→ GIVEN PROBLEM: Of the records that follow, copy only the lines from the line containing "turn = Vector(0, 0, 1).get_angle(upper_bend" to the line containing "zip(*points))), Vector(map(max, zip(*points)))", both included, exactly as written.

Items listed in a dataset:
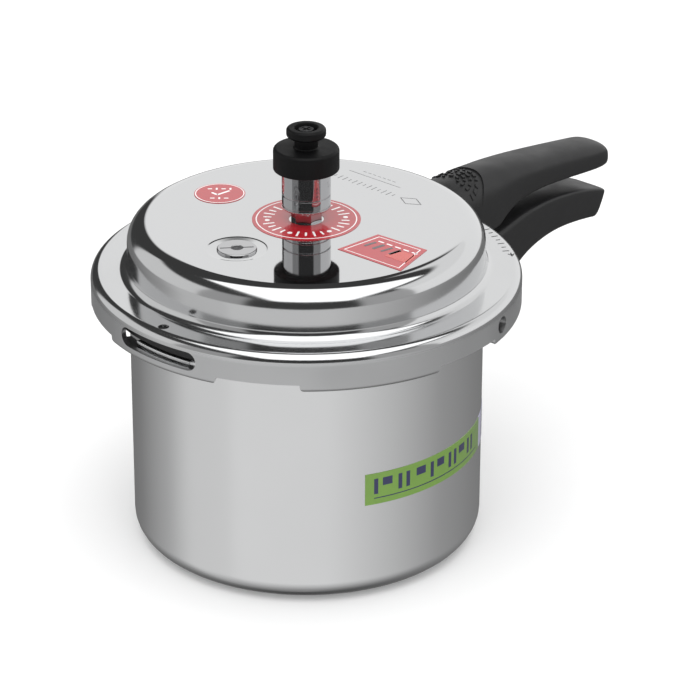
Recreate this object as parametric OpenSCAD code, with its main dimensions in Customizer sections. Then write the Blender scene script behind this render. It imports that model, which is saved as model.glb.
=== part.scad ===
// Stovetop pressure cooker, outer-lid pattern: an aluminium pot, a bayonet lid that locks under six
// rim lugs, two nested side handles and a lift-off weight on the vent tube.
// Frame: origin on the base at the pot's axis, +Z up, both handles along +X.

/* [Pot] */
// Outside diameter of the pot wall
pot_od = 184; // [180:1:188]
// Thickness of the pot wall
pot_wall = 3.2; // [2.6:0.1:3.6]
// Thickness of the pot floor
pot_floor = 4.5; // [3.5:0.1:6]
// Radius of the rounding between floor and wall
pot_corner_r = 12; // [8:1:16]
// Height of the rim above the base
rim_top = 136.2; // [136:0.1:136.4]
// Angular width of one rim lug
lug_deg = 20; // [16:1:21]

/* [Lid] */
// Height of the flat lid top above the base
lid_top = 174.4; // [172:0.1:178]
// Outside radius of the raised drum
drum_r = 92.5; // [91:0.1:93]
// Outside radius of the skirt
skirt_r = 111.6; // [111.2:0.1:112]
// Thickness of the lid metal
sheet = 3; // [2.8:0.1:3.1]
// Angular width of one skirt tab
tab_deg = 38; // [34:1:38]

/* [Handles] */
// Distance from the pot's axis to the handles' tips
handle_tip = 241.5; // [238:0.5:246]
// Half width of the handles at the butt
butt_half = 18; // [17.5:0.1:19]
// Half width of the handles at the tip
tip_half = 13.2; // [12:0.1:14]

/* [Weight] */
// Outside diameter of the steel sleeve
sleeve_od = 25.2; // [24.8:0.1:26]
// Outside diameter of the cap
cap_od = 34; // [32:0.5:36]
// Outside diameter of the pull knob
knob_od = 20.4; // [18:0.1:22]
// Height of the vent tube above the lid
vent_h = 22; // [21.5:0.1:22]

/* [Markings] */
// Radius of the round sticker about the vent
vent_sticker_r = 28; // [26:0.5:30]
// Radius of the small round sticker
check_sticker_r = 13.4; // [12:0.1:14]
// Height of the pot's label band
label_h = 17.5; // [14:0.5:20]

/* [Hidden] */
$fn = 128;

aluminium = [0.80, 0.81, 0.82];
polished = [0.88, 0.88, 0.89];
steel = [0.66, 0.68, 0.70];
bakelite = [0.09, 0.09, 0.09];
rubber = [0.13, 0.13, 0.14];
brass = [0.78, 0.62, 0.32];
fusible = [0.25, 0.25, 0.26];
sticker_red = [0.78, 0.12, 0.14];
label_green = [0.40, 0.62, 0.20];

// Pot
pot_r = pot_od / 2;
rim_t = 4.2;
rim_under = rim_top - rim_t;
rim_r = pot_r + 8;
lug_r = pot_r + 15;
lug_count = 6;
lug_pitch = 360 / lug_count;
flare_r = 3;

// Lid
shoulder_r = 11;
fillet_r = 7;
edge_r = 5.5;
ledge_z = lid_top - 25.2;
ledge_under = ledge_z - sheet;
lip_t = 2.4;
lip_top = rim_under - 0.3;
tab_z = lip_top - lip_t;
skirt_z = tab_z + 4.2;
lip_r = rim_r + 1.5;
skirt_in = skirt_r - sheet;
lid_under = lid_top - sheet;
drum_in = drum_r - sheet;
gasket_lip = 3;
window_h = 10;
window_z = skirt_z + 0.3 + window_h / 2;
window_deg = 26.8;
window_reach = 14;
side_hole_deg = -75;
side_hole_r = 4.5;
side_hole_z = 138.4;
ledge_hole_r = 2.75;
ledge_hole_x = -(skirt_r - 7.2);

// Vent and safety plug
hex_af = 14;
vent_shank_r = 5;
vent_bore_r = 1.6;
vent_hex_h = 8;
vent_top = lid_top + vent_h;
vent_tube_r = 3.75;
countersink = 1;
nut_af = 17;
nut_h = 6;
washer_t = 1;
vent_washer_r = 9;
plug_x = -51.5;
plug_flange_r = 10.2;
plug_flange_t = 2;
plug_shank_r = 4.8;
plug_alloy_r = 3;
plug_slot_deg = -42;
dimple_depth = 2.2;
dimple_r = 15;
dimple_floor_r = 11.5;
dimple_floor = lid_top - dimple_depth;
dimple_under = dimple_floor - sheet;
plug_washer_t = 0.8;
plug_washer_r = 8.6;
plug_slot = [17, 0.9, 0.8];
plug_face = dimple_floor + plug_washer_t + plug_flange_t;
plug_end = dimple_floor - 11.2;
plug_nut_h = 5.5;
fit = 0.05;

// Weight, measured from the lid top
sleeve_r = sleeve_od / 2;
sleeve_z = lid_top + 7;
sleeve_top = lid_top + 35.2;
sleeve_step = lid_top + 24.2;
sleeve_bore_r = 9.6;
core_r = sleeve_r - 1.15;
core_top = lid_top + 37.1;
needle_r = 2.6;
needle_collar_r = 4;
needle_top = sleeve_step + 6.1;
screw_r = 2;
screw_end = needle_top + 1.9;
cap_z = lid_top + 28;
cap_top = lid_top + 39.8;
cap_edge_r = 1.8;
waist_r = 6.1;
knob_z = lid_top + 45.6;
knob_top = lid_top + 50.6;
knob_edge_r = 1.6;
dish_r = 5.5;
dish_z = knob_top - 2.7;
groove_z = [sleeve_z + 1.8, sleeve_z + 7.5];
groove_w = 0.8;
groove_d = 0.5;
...
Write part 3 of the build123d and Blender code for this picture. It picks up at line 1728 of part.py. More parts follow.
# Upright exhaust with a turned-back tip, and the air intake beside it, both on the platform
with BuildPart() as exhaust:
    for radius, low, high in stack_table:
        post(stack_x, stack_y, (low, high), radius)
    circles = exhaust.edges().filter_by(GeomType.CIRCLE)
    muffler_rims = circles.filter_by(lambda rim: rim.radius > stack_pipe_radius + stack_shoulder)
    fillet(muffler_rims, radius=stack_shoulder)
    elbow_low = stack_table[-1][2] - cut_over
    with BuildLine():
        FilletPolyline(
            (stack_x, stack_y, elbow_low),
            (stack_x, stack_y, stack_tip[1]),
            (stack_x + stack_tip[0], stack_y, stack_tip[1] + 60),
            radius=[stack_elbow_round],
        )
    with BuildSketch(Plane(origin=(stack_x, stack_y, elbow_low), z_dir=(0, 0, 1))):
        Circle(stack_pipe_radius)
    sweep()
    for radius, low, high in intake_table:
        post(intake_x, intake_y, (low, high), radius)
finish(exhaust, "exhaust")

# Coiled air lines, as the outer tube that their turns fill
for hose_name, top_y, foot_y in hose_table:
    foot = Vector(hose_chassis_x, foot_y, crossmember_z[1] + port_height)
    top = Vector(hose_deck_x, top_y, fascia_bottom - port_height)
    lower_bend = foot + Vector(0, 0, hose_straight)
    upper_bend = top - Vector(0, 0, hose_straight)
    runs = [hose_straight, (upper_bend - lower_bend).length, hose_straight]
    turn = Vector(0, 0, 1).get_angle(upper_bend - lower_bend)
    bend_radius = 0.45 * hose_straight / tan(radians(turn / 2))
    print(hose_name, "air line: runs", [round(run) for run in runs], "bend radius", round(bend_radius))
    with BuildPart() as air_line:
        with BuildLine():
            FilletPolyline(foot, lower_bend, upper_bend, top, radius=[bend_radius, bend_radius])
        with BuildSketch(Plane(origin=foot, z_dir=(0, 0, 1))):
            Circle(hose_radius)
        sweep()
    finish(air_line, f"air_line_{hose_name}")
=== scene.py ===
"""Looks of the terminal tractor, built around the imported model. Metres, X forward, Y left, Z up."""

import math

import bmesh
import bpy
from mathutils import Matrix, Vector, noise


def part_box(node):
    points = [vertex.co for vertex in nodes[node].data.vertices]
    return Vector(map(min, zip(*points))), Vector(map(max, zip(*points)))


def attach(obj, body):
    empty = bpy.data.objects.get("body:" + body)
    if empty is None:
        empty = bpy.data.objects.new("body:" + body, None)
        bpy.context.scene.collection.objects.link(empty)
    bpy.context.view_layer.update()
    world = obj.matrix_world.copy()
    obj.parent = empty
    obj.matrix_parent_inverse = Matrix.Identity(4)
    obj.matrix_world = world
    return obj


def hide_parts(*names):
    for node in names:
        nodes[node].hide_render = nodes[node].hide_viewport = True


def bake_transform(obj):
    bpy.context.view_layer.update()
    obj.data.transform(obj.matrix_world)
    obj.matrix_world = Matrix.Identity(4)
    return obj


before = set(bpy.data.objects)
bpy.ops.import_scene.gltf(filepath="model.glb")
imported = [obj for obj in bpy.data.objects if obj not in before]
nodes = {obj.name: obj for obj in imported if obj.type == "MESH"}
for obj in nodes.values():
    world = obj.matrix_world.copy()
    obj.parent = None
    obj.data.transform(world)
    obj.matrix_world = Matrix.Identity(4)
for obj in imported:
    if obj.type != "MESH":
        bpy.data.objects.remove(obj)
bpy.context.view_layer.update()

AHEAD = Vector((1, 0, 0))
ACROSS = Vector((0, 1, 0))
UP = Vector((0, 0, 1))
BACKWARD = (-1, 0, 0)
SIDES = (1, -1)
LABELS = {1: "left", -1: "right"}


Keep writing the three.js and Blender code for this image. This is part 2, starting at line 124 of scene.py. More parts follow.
--
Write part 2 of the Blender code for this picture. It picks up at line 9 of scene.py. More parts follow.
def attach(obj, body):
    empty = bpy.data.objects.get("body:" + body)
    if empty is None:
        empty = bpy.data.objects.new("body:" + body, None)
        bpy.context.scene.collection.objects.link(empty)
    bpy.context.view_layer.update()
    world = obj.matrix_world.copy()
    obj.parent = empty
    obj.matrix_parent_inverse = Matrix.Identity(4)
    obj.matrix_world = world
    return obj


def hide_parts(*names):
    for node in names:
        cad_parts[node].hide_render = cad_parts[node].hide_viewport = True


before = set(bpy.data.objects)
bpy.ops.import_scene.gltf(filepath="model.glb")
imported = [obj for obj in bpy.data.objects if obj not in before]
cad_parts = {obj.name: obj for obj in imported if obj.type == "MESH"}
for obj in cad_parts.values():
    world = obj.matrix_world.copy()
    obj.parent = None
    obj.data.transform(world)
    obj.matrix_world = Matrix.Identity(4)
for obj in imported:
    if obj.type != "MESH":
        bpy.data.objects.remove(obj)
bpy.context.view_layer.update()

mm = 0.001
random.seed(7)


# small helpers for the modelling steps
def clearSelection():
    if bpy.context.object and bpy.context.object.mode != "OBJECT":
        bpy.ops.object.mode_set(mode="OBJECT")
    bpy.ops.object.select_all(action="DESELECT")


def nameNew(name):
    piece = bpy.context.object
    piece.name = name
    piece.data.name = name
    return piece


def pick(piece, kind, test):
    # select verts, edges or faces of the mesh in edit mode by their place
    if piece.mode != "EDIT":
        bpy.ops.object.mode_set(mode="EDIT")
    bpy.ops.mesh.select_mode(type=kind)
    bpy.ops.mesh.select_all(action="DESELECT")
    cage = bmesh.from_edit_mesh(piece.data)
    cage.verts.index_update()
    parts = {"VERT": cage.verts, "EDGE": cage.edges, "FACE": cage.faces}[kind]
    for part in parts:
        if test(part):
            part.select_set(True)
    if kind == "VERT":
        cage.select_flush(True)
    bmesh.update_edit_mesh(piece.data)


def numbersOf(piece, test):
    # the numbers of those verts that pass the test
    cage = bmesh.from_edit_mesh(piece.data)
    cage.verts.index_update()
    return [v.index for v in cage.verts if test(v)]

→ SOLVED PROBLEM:
    turn = Vector(0, 0, 1).get_angle(upper_bend - lower_bend)
    bend_radius = 0.45 * hose_straight / tan(radians(turn / 2))
    print(hose_name, "air line: runs", [round(run) for run in runs], "bend radius", round(bend_radius))
    with BuildPart() as air_line:
        with BuildLine():
            FilletPolyline(foot, lower_bend, upper_bend, top, radius=[bend_radius, bend_radius])
        with BuildSketch(Plane(origin=foot, z_dir=(0, 0, 1))):
            Circle(hose_radius)
        sweep()
    finish(air_line, f"air_line_{hose_name}")
=== scene.py ===
"""Looks of the terminal tractor, built around the imported model. Metres, X forward, Y left, Z up."""

import math

import bmesh
import bpy
from mathutils import Matrix, Vector, noise


def part_box(node):
    points = [vertex.co for vertex in nodes[node].data.vertices]
    return Vector(map(min, zip(*points))), Vector(map(max, zip(*points)))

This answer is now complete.